▶ Instructions to follow:
Reproduce the material in full, exactly as written.

▶ Information supplied:

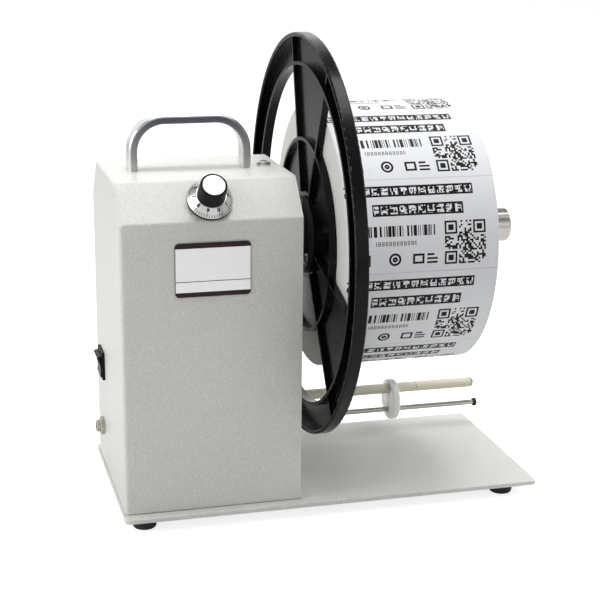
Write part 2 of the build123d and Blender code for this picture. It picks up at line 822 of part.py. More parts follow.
def reel_flange():
    """Moulded flange: web with outer lip, inner lip and hub ring, three windows between ribbed spokes."""
    inner_lip = flange_width - inner_lip_drop
    rib_top = flange_width - rib_drop
    bore = spindle_radius + 0.1
    rings = [
        (inner_lip_radius, inner_lip, inner_lip_wall),
        (hub_ring_radius, rib_top, hub_ring_wall),
    ]
    profile = [
        (bore, 0), (flange_radius, 0), (flange_radius, flange_width),
        (flange_radius - flange_lip, flange_width), (flange_radius - flange_lip, flange_web),
    ]
    for radius, height, wall in rings:
        profile += [(radius, flange_web), (radius, height), (radius - wall, height), (radius - wall, flange_web)]
    profile += [(hub_pad_radius, flange_web), (hub_pad_radius, hub_pad_thickness), (bore, hub_pad_thickness)]
    body = turned_up(profile)
    body = round_edges(
        body, Axis.Z,
        [(0, flange_radius), (flange_width, flange_radius), (flange_width, flange_radius - flange_lip)], 1.2)
    spokes = [spoke_start_angle + 360 * i / spoke_count for i in range(spoke_count)]
    windows = Circle(inner_lip_radius - inner_lip_wall) - Circle(hub_ring_radius)
    for angle in spokes:
        windows -= spoke_wedge(angle)
    windows = fillet(windows.vertices(), window_corner_radius)
    body -= Pos(0, 0, -1) * extrude(windows, flange_web + 2)
    rib_length = flange_radius - flange_lip - hub_pad_radius + 1.5
    for angle in spokes:
        for side in (-1, 1):
            rib = Box(rib_length, rib_thickness, rib_top - 0.5, align=(Align.MIN, Align.CENTER, Align.MIN))
            body += Rot(0, 0, angle + side * spoke_half_angle) * Pos(hub_pad_radius - 1, 0, 0.5) * rib
    for place in on_circle(hub_screw_count, hub_screw_circle, spoke_start_angle):
        body -= place * standing(m4 + seat_fit, -1, hub_pad_thickness + 1)
    return reel_plane * body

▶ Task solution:
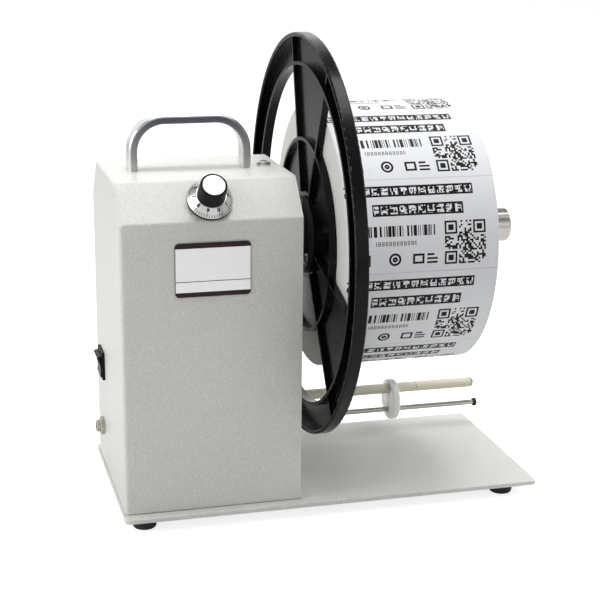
Write part 2 of the build123d and Blender code for this picture. It picks up at line 822 of part.py. More parts follow.
def reel_flange():
    """Moulded flange: web with outer lip, inner lip and hub ring, three windows between ribbed spokes."""
    inner_lip = flange_width - inner_lip_drop
    rib_top = flange_width - rib_drop
    bore = spindle_radius + 0.1
    rings = [
        (inner_lip_radius, inner_lip, inner_lip_wall),
        (hub_ring_radius, rib_top, hub_ring_wall),
    ]
    profile = [
        (bore, 0), (flange_radius, 0), (flange_radius, flange_width),
        (flange_radius - flange_lip, flange_width), (flange_radius - flange_lip, flange_web),
    ]
    for radius, height, wall in rings:
        profile += [(radius, flange_web), (radius, height), (radius - wall, height), (radius - wall, flange_web)]
    profile += [(hub_pad_radius, flange_web), (hub_pad_radius, hub_pad_thickness), (bore, hub_pad_thickness)]
    body = turned_up(profile)
    body = round_edges(
        body, Axis.Z,
        [(0, flange_radius), (flange_width, flange_radius), (flange_width, flange_radius - flange_lip)], 1.2)
    spokes = [spoke_start_angle + 360 * i / spoke_count for i in range(spoke_count)]
    windows = Circle(inner_lip_radius - inner_lip_wall) - Circle(hub_ring_radius)
    for angle in spokes:
        windows -= spoke_wedge(angle)
    windows = fillet(windows.vertices(), window_corner_radius)
    body -= Pos(0, 0, -1) * extrude(windows, flange_web + 2)
    rib_length = flange_radius - flange_lip - hub_pad_radius + 1.5
    for angle in spokes:
        for side in (-1, 1):
            rib = Box(rib_length, rib_thickness, rib_top - 0.5, align=(Align.MIN, Align.CENTER, Align.MIN))
            body += Rot(0, 0, angle + side * spoke_half_angle) * Pos(hub_pad_radius - 1, 0, 0.5) * rib
    for place in on_circle(hub_screw_count, hub_screw_circle, spoke_start_angle):
        body -= place * standing(m4 + seat_fit, -1, hub_pad_thickness + 1)
    return reel_plane * body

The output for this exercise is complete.